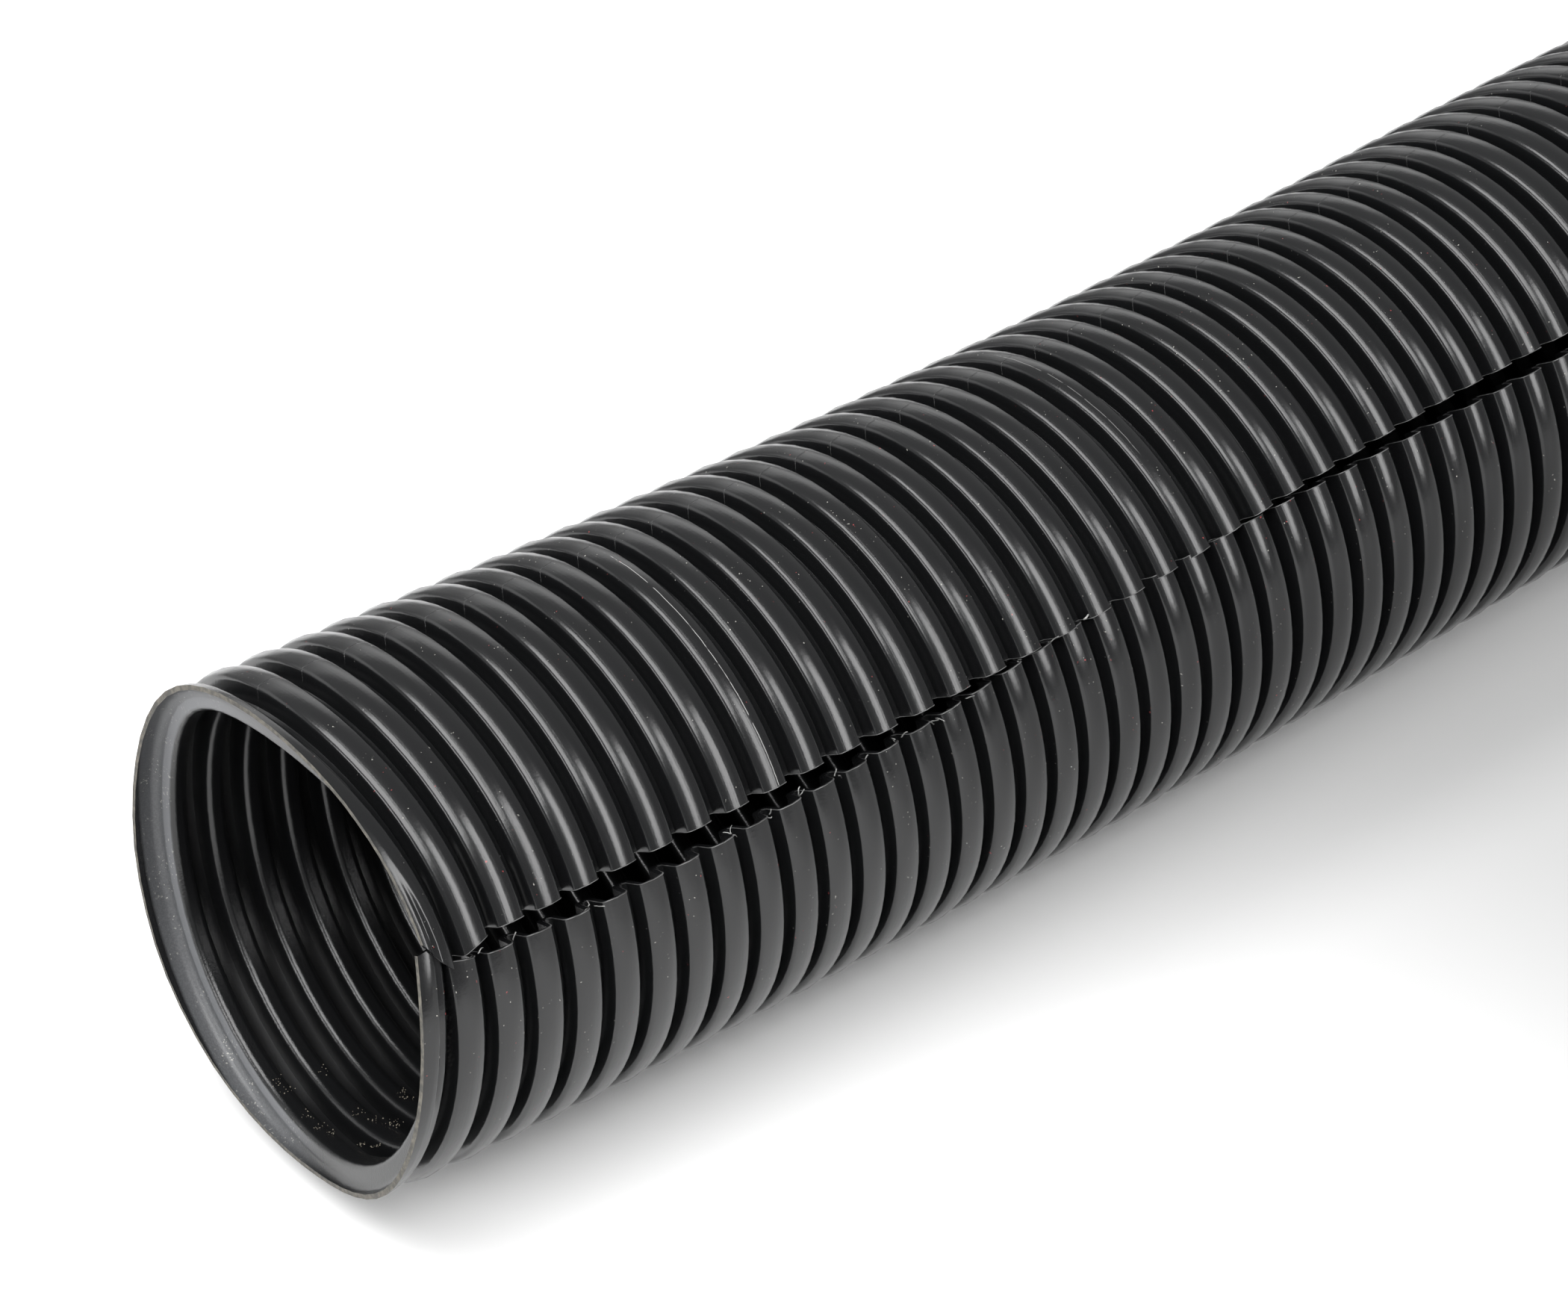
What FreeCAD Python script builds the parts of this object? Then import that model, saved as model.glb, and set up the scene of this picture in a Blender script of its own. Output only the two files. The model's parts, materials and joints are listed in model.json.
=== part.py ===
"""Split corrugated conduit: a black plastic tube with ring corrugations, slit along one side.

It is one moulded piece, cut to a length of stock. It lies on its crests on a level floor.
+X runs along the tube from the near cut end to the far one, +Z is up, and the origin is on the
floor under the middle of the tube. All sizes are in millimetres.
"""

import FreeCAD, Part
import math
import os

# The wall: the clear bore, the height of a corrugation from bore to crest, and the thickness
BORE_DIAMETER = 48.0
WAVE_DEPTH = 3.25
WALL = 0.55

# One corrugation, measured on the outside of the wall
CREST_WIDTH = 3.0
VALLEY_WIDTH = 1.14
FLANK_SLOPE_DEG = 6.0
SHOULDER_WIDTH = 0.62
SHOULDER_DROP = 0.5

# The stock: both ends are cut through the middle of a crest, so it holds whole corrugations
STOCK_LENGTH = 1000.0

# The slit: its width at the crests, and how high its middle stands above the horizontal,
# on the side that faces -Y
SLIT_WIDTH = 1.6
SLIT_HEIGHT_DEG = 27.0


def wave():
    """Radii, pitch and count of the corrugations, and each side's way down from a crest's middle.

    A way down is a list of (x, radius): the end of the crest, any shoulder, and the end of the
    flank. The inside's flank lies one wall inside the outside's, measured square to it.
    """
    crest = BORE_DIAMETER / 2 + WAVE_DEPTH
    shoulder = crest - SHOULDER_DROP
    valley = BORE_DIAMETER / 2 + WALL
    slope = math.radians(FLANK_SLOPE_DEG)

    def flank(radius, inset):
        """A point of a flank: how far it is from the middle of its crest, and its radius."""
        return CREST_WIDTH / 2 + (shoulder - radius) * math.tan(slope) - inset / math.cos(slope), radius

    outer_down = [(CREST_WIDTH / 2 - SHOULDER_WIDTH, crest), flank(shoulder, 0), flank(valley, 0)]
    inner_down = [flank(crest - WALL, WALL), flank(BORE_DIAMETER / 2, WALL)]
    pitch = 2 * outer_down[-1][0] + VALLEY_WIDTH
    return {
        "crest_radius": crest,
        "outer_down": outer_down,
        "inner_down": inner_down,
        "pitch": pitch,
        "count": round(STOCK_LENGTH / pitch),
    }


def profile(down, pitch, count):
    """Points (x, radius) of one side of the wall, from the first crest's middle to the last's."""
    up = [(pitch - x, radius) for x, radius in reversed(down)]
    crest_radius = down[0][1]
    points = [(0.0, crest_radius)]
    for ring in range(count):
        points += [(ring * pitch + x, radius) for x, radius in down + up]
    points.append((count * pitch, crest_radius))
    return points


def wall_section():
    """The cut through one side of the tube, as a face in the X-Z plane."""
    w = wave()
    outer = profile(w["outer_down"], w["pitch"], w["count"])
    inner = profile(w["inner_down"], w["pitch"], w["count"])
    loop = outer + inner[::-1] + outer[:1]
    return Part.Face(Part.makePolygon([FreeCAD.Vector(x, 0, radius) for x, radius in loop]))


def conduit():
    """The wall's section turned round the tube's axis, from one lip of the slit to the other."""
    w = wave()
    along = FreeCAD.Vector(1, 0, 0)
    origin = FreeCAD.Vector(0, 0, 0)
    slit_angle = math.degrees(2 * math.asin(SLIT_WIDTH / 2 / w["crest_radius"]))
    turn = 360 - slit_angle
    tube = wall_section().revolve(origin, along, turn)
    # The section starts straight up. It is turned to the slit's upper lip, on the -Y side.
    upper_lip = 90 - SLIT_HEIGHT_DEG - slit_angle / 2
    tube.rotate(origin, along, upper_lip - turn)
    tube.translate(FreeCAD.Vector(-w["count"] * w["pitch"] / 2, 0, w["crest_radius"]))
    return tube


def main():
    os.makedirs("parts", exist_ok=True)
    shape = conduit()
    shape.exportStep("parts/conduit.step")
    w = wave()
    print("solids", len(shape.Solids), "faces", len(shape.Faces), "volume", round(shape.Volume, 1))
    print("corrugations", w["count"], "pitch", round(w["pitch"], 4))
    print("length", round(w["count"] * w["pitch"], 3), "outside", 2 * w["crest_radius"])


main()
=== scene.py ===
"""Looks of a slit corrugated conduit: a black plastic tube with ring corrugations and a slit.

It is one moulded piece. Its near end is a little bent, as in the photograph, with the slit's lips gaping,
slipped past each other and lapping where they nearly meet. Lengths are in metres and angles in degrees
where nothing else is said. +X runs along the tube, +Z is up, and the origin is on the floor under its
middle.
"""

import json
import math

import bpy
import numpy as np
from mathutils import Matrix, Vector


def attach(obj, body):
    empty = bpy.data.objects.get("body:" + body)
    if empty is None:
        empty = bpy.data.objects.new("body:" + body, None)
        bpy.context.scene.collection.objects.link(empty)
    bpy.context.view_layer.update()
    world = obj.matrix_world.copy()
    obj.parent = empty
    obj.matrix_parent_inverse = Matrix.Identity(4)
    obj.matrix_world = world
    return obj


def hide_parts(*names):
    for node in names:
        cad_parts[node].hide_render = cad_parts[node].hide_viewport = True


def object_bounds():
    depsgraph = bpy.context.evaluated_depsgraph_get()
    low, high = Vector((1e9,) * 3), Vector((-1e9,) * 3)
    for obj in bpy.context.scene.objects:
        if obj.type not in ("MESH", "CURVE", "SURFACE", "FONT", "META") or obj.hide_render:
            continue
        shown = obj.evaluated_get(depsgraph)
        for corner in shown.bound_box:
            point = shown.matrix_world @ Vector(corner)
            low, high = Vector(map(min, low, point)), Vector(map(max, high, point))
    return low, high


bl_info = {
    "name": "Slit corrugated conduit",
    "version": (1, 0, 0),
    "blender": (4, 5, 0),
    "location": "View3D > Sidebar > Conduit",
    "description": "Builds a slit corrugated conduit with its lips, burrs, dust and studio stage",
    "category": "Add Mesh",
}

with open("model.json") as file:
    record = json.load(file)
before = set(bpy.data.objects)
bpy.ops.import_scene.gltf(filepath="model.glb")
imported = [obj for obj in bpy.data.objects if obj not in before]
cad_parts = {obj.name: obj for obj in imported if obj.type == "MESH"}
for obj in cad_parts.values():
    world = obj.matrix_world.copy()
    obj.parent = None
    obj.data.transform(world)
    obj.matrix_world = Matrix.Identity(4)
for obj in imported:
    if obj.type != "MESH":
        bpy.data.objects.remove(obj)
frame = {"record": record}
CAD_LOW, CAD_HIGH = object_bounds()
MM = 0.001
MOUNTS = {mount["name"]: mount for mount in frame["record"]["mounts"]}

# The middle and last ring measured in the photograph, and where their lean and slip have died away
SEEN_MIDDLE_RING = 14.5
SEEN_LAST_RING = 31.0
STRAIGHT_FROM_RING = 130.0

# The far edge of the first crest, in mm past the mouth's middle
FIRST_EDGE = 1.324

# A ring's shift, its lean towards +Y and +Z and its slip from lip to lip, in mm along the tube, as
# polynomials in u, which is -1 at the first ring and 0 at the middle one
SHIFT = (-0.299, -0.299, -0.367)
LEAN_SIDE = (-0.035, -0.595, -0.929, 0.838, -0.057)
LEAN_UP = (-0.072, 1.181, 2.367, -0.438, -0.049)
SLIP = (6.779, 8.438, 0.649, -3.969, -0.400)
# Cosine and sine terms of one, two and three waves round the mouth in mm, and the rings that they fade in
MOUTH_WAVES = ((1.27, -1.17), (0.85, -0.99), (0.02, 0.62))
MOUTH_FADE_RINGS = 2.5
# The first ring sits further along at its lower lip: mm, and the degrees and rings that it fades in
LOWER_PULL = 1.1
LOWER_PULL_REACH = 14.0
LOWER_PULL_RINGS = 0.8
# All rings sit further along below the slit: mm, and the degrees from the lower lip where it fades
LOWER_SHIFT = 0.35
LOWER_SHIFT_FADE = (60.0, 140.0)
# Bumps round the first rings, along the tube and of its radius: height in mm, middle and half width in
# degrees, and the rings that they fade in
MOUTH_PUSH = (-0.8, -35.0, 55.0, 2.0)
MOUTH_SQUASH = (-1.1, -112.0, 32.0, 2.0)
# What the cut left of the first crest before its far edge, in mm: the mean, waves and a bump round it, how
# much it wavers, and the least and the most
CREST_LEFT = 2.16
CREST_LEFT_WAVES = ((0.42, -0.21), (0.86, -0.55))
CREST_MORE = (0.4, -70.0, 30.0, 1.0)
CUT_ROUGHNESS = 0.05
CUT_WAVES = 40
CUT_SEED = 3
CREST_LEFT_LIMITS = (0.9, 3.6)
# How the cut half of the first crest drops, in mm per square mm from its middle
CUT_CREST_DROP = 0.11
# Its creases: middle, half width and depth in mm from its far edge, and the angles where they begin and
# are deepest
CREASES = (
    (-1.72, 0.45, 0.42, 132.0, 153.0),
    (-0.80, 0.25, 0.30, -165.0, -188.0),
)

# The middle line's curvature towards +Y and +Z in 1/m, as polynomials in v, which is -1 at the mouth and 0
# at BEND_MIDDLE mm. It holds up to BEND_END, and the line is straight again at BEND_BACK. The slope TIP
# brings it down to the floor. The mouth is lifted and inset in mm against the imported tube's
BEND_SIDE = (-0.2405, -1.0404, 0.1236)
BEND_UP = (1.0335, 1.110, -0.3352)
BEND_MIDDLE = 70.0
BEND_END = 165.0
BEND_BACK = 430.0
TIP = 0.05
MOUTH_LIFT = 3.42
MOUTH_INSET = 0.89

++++

▸ **THE TASK**
Copy out exactly the lines running from the one with "shown = obj.evaluated_get(depsgraph)" to the one with "FIRST_EDGE = 1.324", including both ends, and nothing more.

▸ **REPLY**
        shown = obj.evaluated_get(depsgraph)
        for corner in shown.bound_box:
            point = shown.matrix_world @ Vector(corner)
            low, high = Vector(map(min, low, point)), Vector(map(max, high, point))
    return low, high


bl_info = {
    "name": "Slit corrugated conduit",
    "version": (1, 0, 0),
    "blender": (4, 5, 0),
    "location": "View3D > Sidebar > Conduit",
    "description": "Builds a slit corrugated conduit with its lips, burrs, dust and studio stage",
    "category": "Add Mesh",
}

with open("model.json") as file:
    record = json.load(file)
before = set(bpy.data.objects)
bpy.ops.import_scene.gltf(filepath="model.glb")
imported = [obj for obj in bpy.data.objects if obj not in before]
cad_parts = {obj.name: obj for obj in imported if obj.type == "MESH"}
for obj in cad_parts.values():
    world = obj.matrix_world.copy()
    obj.parent = None
    obj.data.transform(world)
    obj.matrix_world = Matrix.Identity(4)
for obj in imported:
    if obj.type != "MESH":
        bpy.data.objects.remove(obj)
frame = {"record": record}
CAD_LOW, CAD_HIGH = object_bounds()
MM = 0.001
MOUNTS = {mount["name"]: mount for mount in frame["record"]["mounts"]}

# The middle and last ring measured in the photograph, and where their lean and slip have died away
SEEN_MIDDLE_RING = 14.5
SEEN_LAST_RING = 31.0
STRAIGHT_FROM_RING = 130.0

# The far edge of the first crest, in mm past the mouth's middle
FIRST_EDGE = 1.324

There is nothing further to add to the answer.